Too many core memories 

Let’s not forget the fun stuff. When someone asks me to pick a favorite memory, and every time, I kind of panic. Because how do you choose between: 

  • That time we pulled off two conferences in under two weeks (madness, but magical). 
  • The quiet pride of seeing a web page go live, knowing the hours of design tweaks, content edits, and “Can we make this button just a bit more clickable?” conversations that went into it. 
  • Our annual Christmas party, where we go full-on festive mode. Think ugly sweaters, unexpected dance moves, and a gift exchange that, on one particular occasion, got weirdly competitive (someone really wanted that mini gumball machine). 

Looking back and ahead 

If there’s one thing I’ve learned, it’s that growth isn’t always a straight line - sometimes it zigzags through roles, skills, and side projects until you find the thing that makes you go, “Yep, this is it.” For me, that thing was SEO and web design.

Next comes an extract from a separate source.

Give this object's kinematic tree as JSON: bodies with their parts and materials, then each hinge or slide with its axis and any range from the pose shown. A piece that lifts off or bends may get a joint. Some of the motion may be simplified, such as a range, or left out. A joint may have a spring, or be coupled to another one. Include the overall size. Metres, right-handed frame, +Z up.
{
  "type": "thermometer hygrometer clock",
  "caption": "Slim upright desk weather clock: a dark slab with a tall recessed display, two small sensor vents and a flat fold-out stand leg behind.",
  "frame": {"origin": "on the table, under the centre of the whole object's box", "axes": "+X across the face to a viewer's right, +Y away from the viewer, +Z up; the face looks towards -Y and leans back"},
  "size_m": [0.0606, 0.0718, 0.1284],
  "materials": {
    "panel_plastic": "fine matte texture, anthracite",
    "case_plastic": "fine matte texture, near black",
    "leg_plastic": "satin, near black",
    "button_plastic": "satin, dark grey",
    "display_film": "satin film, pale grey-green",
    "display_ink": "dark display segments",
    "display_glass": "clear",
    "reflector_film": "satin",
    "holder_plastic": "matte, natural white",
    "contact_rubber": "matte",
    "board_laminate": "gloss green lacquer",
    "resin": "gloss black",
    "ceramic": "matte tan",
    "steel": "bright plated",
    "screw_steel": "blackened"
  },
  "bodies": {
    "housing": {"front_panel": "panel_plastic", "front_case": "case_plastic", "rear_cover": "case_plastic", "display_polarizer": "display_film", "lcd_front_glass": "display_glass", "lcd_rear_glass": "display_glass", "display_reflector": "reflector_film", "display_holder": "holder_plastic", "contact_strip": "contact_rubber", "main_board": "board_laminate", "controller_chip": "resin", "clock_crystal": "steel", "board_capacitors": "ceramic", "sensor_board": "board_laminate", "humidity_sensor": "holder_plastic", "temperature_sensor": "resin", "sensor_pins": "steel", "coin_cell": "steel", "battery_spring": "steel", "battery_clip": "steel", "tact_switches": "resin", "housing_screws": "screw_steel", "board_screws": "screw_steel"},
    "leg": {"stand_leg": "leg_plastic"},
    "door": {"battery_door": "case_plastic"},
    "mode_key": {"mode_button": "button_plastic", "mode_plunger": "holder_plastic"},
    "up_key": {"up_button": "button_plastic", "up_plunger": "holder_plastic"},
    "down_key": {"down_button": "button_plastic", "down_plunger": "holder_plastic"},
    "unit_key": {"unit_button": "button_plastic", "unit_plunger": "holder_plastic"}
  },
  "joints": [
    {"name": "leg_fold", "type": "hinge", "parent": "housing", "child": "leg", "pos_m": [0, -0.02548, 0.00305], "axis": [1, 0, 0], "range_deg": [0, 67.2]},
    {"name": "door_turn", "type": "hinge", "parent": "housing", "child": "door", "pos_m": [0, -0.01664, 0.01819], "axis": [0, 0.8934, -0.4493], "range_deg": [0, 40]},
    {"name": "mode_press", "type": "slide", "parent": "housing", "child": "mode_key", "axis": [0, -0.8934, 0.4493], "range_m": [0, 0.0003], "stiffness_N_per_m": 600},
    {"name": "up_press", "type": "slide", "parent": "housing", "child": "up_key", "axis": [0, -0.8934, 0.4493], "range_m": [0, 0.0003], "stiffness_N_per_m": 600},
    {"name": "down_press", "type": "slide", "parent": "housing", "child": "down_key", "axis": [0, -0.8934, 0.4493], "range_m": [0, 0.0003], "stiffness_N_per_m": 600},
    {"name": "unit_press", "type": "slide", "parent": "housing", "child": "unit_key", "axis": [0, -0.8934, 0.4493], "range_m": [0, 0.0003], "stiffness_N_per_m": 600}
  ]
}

It let me bring all my skills together — writing, coding, visual storytelling — in a way that feels both expressive and strategic. It’s where I thrive. 

But none of this would’ve happened without a workplace that let me explore those paths. I wasn’t boxed into one role or told to stay in my lane. Instead, I was handed the keys and told, “Go make something great.” So I did.  

And I keep doing it because every day brings something new: a fresh challenge, a clever idea, a better way to connect with our audience.